# Problem requirements:
Every line of the data must be copied exactly.

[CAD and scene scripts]
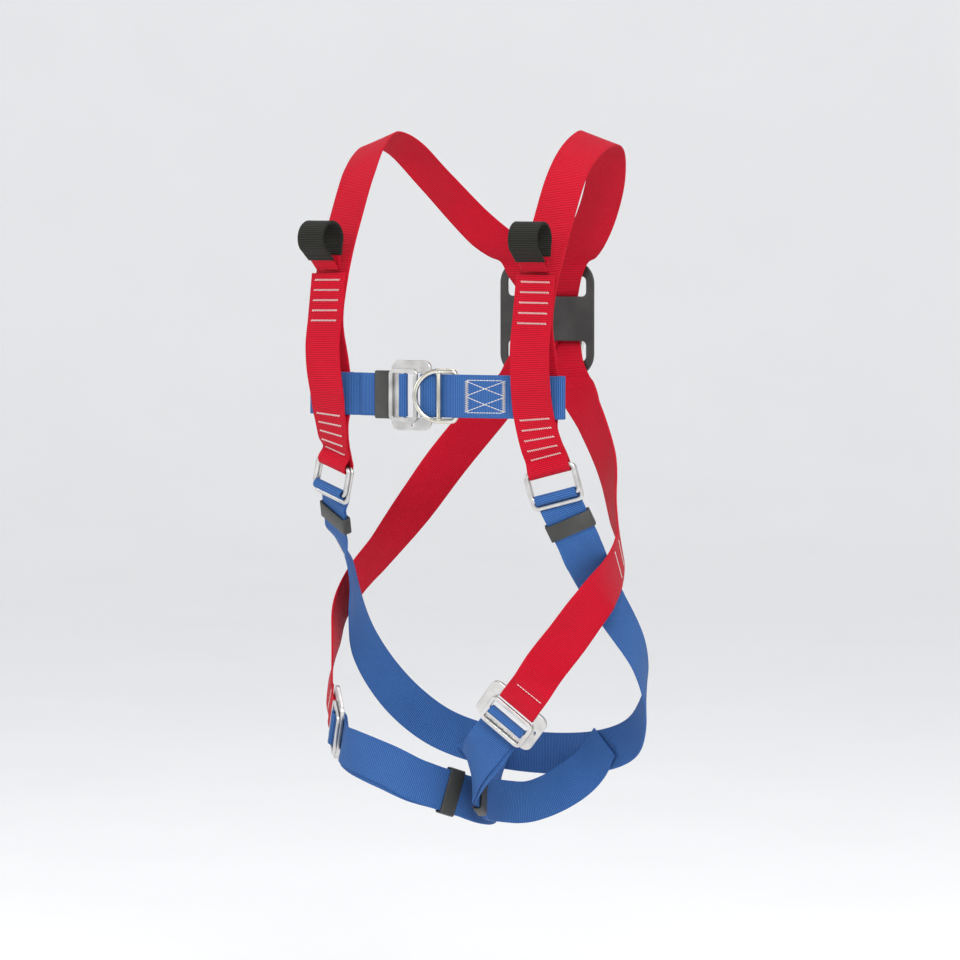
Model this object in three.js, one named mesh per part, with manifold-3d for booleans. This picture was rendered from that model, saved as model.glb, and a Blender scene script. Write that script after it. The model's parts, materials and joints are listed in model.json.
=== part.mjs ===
// Full-body safety harness in the shape it takes when it is worn.
// Millimetres, +Z up. The wearer faces -Y and the wearer's left is +X. The origin is midway between the
// two shoulder straps at the height of the shoulders, where the wearer's body holds the harness up.

import * as THREE from 'three';
import { mergeVertices } from 'three/addons/utils/BufferGeometryUtils.js';
import Module from 'manifold-3d';

const wasm = await Module();
wasm.setup();

// ---------------------------------------------------------------- driving dimensions

const WEB = { width: 44, thick: 2, gap: 0.5 };
const DOUBLE = 2 * WEB.thick + 0.4;
const LAYER = 3.2;
const STATION_STEP = 13;

const RING = { width: 56, bar: 5.4, depth: 4, front: 33, back: 41, corner: 7, play: 0.4 };
const FRAME = { width: 72, height: 47, thick: 4, corner: 9, bar: 10, window: 46, key: 30 };
const PLATE = { width: 54.4, height: 34, thick: 3, corner: 7, rail: 4.5, bar: 4.4, drop: 8, lift: 0.4 };
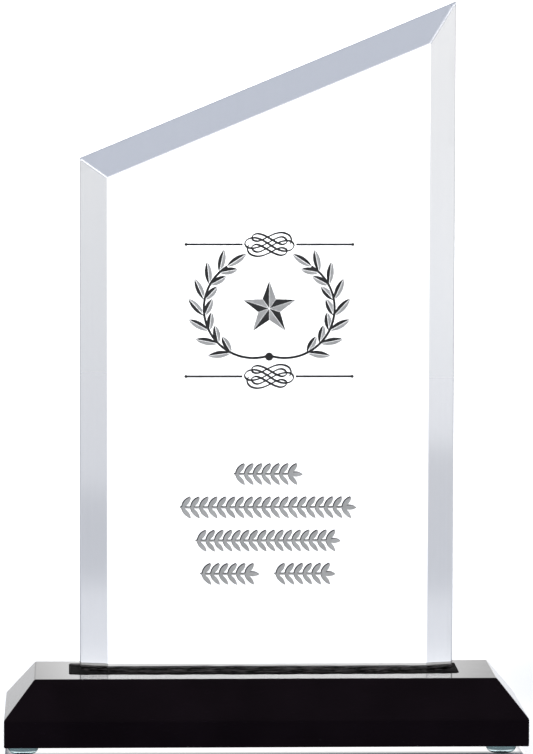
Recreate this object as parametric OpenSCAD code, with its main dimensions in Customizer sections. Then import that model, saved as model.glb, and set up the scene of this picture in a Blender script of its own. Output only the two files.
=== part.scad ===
// Slant-top crystal award: a clear bevelled panel bedded upright in a black
// chamfered base that stands on four clear bumper feet. Millimetres, +Z up.
// The origin is on the surface the award stands on, under the middle of the
// base. -Y is the front, where the panel is bevelled and engraved.

/* [Base] */
// Length of the base, left to right
base_l = 152.4; // [130:0.1:180]
// Depth of the base, front to back
base_d = 53; // [46:0.5:70]
// Thickness of the base block, without its feet
base_t = 18.8; // [16:0.1:26]
// How far the chamfer comes in over the top face, on all four sides
chamfer_in = 8.8; // [4:0.1:12]
// How far down the sides the chamfer reaches
chamfer_down = 10.75; // [4:0.05:13]

/* [Slot] */
// Length of the slot that holds the panel
slot_l = 114.5; // [112.5:0.1:116]
// Width of the slot
slot_w = 19.4; // [18.5:0.1:21]
// Depth of the slot below the top face
slot_depth = 10.3; // [8:0.1:12]
// Radius that the cutter left in the slot's corners
slot_corner_r = 1.5; // [0.5:0.1:3]
// Sideways offset of the slot from the middle of the base
slot_x = -0.1; // [-0.4:0.1:0.4]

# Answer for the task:
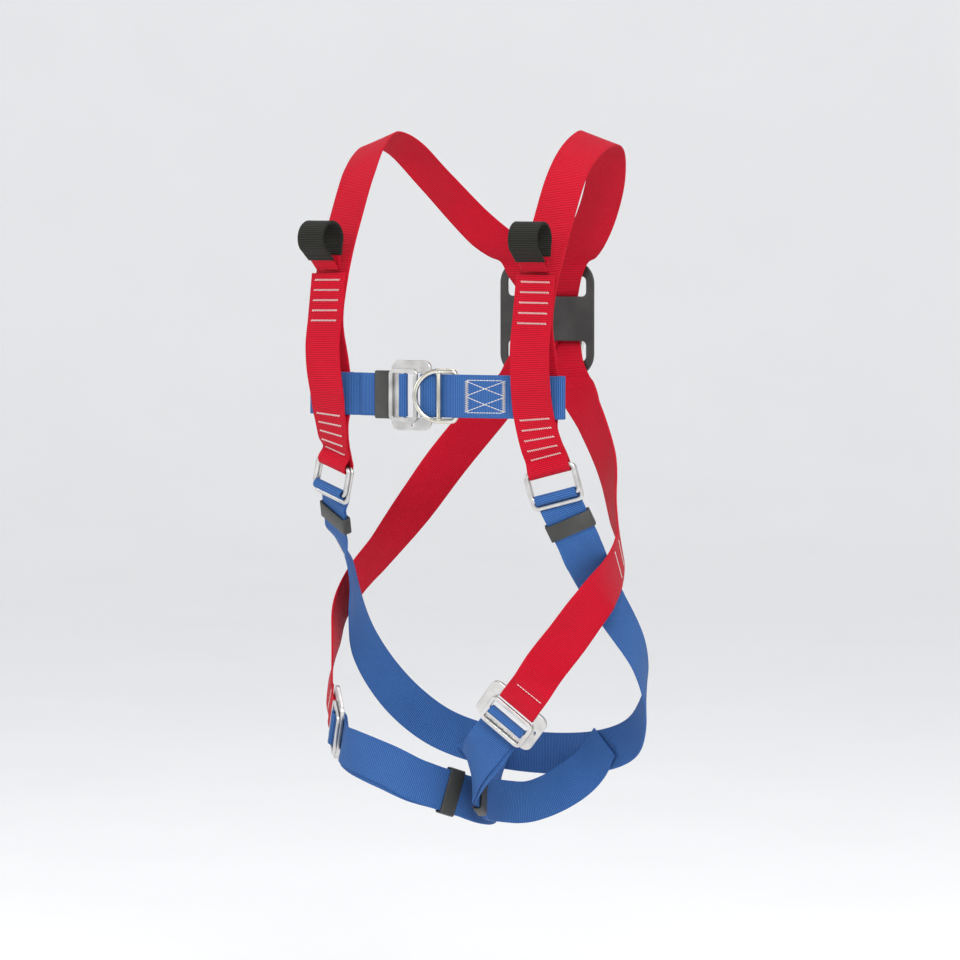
Model this object in three.js, one named mesh per part, with manifold-3d for booleans. This picture was rendered from that model, saved as model.glb, and a Blender scene script. Write that script after it. The model's parts, materials and joints are listed in model.json.
=== part.mjs ===
// Full-body safety harness in the shape it takes when it is worn.
// Millimetres, +Z up. The wearer faces -Y and the wearer's left is +X. The origin is midway between the
// two shoulder straps at the height of the shoulders, where the wearer's body holds the harness up.

import * as THREE from 'three';
import { mergeVertices } from 'three/addons/utils/BufferGeometryUtils.js';
import Module from 'manifold-3d';

const wasm = await Module();
wasm.setup();

// ---------------------------------------------------------------- driving dimensions

const WEB = { width: 44, thick: 2, gap: 0.5 };
const DOUBLE = 2 * WEB.thick + 0.4;
const LAYER = 3.2;
const STATION_STEP = 13;

const RING = { width: 56, bar: 5.4, depth: 4, front: 33, back: 41, corner: 7, play: 0.4 };
const FRAME = { width: 72, height: 47, thick: 4, corner: 9, bar: 10, window: 46, key: 30 };
const PLATE = { width: 54.4, height: 34, thick: 3, corner: 7, rail: 4.5, bar: 4.4, drop: 8, lift: 0.4 };
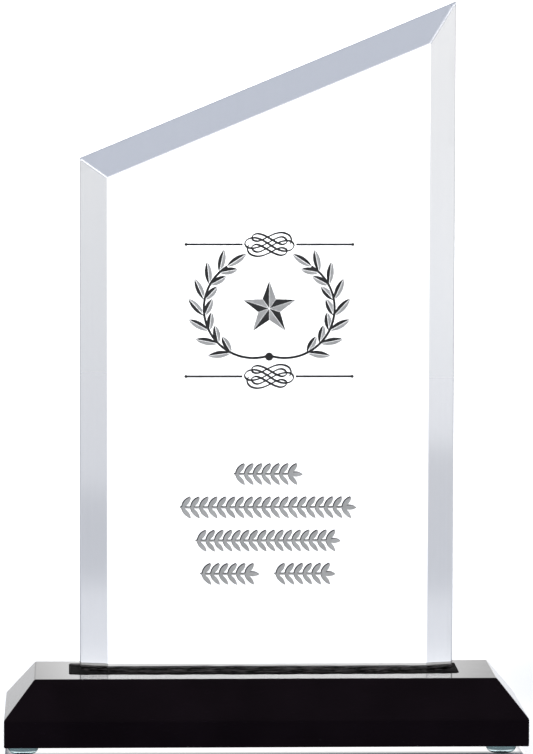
Recreate this object as parametric OpenSCAD code, with its main dimensions in Customizer sections. Then import that model, saved as model.glb, and set up the scene of this picture in a Blender script of its own. Output only the two files.
=== part.scad ===
// Slant-top crystal award: a clear bevelled panel bedded upright in a black
// chamfered base that stands on four clear bumper feet. Millimetres, +Z up.
// The origin is on the surface the award stands on, under the middle of the
// base. -Y is the front, where the panel is bevelled and engraved.

/* [Base] */
// Length of the base, left to right
base_l = 152.4; // [130:0.1:180]
// Depth of the base, front to back
base_d = 53; // [46:0.5:70]
// Thickness of the base block, without its feet
base_t = 18.8; // [16:0.1:26]
// How far the chamfer comes in over the top face, on all four sides
chamfer_in = 8.8; // [4:0.1:12]
// How far down the sides the chamfer reaches
chamfer_down = 10.75; // [4:0.05:13]

/* [Slot] */
// Length of the slot that holds the panel
slot_l = 114.5; // [112.5:0.1:116]
// Width of the slot
slot_w = 19.4; // [18.5:0.1:21]
// Depth of the slot below the top face
slot_depth = 10.3; // [8:0.1:12]
// Radius that the cutter left in the slot's corners
slot_corner_r = 1.5; // [0.5:0.1:3]
// Sideways offset of the slot from the middle of the base
slot_x = -0.1; // [-0.4:0.1:0.4]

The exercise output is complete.